Include in the output exactly the lines from the opening of the data through the line containing "sew(pad, pad_cover, belt, seam_line, np.full(len(points), AWAY))", and nothing more.

COLLECTED DATA:
———
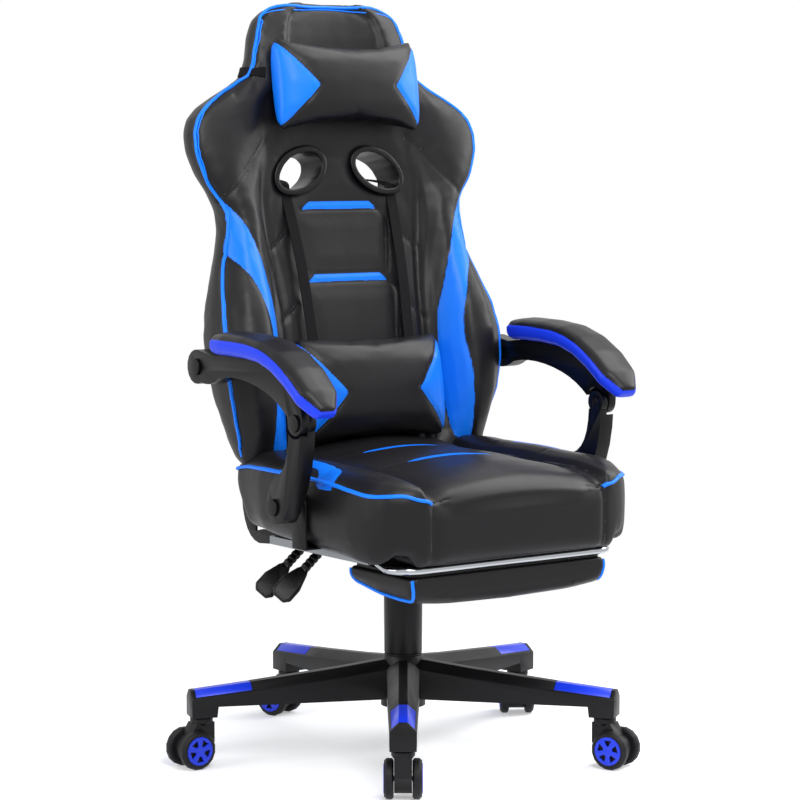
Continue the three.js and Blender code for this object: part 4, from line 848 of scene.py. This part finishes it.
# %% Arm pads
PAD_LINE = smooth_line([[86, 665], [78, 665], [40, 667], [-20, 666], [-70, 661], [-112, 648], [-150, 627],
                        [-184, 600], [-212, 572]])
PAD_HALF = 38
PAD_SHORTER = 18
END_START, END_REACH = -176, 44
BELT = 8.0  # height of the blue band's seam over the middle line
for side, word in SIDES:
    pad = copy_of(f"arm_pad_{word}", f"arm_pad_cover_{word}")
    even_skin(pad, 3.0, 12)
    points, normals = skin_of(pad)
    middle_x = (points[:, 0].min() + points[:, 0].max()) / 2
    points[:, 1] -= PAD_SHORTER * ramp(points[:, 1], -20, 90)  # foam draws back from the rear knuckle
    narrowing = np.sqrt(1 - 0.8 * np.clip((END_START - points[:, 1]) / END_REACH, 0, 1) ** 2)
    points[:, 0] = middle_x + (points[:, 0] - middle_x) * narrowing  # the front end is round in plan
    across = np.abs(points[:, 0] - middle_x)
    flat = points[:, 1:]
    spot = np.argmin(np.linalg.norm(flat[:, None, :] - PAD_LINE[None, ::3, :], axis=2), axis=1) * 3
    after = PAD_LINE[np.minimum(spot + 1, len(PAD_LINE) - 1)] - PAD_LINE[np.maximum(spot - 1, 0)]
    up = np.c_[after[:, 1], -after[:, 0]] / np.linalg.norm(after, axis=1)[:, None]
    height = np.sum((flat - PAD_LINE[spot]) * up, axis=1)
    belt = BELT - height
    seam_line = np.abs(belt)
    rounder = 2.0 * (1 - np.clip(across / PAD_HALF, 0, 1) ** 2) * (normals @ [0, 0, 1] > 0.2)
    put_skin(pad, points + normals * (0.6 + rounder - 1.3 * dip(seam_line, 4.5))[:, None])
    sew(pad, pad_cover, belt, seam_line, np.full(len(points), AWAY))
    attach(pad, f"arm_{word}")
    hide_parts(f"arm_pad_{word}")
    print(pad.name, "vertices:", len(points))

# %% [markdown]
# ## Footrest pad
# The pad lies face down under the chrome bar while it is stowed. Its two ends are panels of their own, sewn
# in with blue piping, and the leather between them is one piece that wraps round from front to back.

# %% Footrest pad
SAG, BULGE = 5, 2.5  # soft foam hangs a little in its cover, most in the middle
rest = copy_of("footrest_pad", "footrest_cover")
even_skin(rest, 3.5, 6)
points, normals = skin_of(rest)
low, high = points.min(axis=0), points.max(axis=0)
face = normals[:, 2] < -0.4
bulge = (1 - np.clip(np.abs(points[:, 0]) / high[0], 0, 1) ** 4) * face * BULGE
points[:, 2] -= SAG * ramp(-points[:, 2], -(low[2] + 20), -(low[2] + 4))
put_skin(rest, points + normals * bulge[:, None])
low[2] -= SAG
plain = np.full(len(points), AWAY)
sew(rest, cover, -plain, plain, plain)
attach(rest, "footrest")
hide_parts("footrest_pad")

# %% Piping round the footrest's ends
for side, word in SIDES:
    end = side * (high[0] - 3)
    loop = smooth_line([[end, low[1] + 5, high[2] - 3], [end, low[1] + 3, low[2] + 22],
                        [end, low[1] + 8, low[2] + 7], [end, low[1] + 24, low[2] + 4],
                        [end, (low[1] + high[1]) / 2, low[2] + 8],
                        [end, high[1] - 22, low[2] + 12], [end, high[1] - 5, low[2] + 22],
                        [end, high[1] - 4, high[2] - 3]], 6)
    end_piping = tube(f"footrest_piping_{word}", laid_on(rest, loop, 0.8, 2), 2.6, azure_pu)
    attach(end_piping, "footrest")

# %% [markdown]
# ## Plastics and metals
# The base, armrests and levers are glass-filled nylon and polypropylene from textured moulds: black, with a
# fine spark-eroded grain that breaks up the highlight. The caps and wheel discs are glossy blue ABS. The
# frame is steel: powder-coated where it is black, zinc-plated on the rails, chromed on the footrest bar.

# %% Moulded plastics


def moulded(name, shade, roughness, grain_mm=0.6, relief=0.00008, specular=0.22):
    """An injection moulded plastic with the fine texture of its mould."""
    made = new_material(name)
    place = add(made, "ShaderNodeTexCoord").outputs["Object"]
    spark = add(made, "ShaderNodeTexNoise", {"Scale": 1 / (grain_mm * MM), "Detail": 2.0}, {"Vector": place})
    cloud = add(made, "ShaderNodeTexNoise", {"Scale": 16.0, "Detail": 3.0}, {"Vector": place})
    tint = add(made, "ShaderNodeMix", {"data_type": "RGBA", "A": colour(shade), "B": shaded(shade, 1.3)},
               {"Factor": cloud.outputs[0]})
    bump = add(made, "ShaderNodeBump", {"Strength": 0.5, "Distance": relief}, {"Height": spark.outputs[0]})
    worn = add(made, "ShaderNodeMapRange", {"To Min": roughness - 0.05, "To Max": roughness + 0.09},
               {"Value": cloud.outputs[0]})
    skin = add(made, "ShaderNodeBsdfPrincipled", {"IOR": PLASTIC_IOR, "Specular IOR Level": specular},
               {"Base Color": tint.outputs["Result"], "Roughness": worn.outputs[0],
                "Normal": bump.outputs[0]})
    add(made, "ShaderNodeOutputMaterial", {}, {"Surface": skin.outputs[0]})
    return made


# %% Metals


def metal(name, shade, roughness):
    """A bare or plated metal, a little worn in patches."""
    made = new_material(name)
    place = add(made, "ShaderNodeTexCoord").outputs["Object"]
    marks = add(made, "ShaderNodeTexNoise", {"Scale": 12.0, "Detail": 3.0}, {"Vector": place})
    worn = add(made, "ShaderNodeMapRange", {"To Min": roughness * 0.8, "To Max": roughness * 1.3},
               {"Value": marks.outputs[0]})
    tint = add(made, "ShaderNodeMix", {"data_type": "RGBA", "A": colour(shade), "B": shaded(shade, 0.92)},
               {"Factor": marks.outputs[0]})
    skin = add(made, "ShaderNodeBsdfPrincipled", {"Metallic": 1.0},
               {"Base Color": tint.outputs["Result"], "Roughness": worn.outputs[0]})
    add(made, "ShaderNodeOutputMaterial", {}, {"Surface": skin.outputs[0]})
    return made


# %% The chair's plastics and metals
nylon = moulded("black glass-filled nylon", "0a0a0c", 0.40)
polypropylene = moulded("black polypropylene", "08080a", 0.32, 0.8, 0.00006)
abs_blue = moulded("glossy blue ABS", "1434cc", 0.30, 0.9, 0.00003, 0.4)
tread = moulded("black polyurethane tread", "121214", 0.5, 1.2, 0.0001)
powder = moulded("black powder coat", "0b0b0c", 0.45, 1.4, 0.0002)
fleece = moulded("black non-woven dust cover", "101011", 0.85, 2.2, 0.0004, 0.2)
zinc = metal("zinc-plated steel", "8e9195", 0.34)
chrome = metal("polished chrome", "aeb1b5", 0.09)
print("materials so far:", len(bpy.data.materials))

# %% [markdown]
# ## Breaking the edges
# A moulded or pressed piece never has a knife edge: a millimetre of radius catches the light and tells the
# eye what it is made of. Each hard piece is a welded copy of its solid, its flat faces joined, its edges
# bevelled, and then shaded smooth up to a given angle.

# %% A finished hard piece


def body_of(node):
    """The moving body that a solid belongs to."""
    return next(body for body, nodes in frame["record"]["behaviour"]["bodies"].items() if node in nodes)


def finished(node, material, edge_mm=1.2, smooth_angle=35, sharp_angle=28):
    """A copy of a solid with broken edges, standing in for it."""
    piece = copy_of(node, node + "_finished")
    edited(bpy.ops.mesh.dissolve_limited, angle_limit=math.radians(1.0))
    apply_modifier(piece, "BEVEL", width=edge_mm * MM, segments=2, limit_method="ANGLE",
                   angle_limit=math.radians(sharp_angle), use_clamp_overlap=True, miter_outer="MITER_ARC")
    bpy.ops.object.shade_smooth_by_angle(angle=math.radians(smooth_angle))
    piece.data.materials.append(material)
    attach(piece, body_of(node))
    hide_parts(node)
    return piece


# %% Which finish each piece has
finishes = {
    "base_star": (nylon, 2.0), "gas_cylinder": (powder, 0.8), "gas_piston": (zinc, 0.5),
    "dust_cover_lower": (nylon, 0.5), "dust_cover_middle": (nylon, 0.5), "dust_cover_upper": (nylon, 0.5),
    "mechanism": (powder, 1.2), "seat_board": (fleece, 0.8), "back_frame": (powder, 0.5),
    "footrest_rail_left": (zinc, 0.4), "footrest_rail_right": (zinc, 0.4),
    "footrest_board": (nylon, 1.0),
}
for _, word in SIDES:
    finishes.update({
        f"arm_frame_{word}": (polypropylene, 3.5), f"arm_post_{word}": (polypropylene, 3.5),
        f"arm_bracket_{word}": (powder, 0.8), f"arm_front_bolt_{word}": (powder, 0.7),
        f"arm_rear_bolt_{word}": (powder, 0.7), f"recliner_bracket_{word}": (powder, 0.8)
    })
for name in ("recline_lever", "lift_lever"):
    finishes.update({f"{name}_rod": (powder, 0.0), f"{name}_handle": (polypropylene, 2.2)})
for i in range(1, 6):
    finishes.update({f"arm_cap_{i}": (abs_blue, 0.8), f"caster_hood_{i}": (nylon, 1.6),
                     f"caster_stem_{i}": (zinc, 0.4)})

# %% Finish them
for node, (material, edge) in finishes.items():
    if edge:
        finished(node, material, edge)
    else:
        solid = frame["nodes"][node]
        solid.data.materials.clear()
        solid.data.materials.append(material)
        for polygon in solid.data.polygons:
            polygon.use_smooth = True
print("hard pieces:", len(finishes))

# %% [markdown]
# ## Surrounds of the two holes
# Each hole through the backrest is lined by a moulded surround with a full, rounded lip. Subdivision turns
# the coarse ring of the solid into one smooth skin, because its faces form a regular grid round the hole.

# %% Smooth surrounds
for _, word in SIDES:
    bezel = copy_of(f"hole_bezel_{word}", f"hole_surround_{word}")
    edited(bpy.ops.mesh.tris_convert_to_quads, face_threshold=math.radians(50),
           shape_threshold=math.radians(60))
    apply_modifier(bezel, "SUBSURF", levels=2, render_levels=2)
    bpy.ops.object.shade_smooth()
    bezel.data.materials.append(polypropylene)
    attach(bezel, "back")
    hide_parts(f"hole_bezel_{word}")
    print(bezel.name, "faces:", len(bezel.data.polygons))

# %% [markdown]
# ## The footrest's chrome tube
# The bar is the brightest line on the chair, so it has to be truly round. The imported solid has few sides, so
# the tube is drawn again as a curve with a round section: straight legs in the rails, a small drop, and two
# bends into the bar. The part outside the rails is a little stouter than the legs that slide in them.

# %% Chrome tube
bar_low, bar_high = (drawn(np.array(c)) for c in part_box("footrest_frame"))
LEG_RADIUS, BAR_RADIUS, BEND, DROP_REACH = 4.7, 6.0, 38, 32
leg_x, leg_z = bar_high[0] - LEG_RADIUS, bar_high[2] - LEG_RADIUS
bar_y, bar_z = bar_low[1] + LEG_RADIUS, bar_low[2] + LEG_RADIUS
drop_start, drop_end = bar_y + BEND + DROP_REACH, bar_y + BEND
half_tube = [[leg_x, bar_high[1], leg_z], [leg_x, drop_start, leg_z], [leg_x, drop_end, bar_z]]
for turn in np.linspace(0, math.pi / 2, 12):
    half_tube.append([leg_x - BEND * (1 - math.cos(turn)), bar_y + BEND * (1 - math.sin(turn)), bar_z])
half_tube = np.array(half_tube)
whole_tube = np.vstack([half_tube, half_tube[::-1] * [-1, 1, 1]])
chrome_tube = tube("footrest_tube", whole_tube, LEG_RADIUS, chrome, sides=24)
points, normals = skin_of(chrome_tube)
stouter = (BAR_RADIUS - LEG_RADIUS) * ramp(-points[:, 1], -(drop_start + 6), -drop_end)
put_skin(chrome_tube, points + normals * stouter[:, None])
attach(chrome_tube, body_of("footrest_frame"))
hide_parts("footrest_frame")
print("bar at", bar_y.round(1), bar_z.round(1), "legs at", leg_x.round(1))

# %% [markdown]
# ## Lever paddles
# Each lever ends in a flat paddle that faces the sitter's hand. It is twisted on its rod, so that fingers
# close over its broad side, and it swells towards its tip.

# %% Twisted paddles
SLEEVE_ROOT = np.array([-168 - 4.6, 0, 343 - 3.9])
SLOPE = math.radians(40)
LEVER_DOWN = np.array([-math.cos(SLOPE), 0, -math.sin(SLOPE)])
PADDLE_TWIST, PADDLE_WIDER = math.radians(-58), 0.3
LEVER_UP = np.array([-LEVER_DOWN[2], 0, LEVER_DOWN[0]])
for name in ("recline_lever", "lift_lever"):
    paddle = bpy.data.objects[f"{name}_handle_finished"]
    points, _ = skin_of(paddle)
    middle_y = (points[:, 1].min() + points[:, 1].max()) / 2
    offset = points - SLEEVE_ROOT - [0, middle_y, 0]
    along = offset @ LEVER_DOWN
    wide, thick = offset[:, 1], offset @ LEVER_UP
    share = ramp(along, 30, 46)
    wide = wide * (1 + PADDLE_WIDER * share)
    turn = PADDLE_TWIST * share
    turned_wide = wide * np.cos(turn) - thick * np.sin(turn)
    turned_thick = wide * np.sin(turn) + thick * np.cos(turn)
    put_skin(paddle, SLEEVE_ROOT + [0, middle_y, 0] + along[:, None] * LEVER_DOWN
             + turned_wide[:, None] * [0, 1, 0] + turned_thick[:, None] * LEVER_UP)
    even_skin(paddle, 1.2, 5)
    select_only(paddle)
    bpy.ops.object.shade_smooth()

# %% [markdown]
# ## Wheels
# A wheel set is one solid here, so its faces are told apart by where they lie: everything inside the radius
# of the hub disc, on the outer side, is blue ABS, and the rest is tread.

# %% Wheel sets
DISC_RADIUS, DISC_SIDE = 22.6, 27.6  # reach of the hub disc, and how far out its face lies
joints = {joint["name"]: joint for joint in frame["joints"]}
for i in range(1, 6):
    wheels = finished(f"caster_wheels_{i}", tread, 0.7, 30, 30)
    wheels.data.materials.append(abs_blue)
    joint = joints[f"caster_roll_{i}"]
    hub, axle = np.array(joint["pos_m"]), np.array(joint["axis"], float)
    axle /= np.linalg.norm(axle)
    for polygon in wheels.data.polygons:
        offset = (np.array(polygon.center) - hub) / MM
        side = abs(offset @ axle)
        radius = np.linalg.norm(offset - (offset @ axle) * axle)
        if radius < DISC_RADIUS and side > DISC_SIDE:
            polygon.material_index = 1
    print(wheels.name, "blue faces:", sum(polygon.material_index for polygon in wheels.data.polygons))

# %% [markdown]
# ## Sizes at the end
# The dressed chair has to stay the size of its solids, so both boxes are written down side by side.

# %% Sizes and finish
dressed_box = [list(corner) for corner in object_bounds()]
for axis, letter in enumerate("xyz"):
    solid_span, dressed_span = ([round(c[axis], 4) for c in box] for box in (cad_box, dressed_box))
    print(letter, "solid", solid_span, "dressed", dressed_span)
———
ANSWER TO THIS PROBLEM:
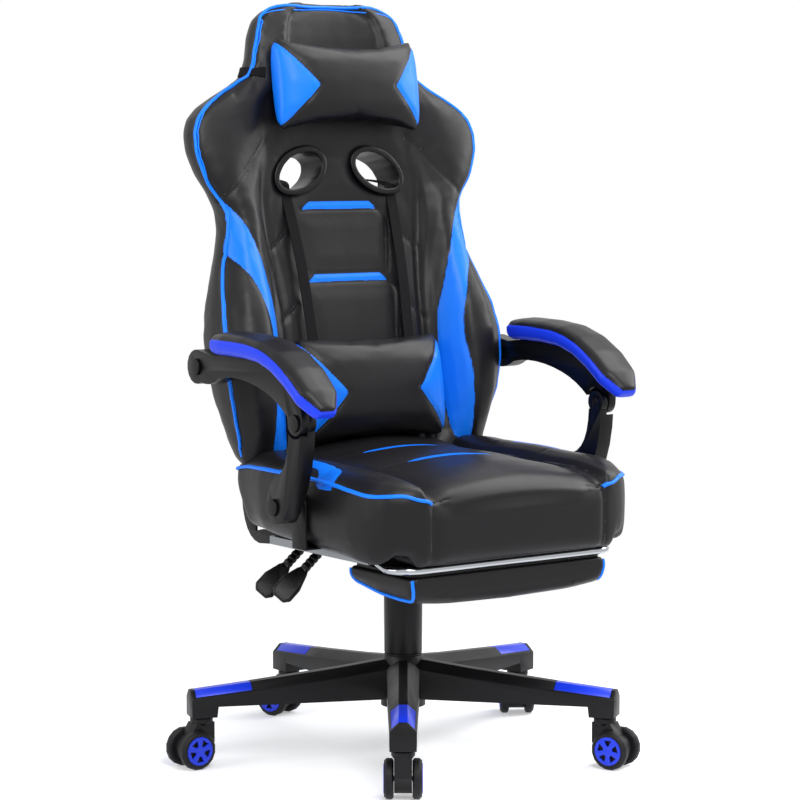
Continue the three.js and Blender code for this object: part 4, from line 848 of scene.py. This part finishes it.
# %% Arm pads
PAD_LINE = smooth_line([[86, 665], [78, 665], [40, 667], [-20, 666], [-70, 661], [-112, 648], [-150, 627],
                        [-184, 600], [-212, 572]])
PAD_HALF = 38
PAD_SHORTER = 18
END_START, END_REACH = -176, 44
BELT = 8.0  # height of the blue band's seam over the middle line
for side, word in SIDES:
    pad = copy_of(f"arm_pad_{word}", f"arm_pad_cover_{word}")
    even_skin(pad, 3.0, 12)
    points, normals = skin_of(pad)
    middle_x = (points[:, 0].min() + points[:, 0].max()) / 2
    points[:, 1] -= PAD_SHORTER * ramp(points[:, 1], -20, 90)  # foam draws back from the rear knuckle
    narrowing = np.sqrt(1 - 0.8 * np.clip((END_START - points[:, 1]) / END_REACH, 0, 1) ** 2)
    points[:, 0] = middle_x + (points[:, 0] - middle_x) * narrowing  # the front end is round in plan
    across = np.abs(points[:, 0] - middle_x)
    flat = points[:, 1:]
    spot = np.argmin(np.linalg.norm(flat[:, None, :] - PAD_LINE[None, ::3, :], axis=2), axis=1) * 3
    after = PAD_LINE[np.minimum(spot + 1, len(PAD_LINE) - 1)] - PAD_LINE[np.maximum(spot - 1, 0)]
    up = np.c_[after[:, 1], -after[:, 0]] / np.linalg.norm(after, axis=1)[:, None]
    height = np.sum((flat - PAD_LINE[spot]) * up, axis=1)
    belt = BELT - height
    seam_line = np.abs(belt)
    rounder = 2.0 * (1 - np.clip(across / PAD_HALF, 0, 1) ** 2) * (normals @ [0, 0, 1] > 0.2)
    put_skin(pad, points + normals * (0.6 + rounder - 1.3 * dip(seam_line, 4.5))[:, None])
    sew(pad, pad_cover, belt, seam_line, np.full(len(points), AWAY))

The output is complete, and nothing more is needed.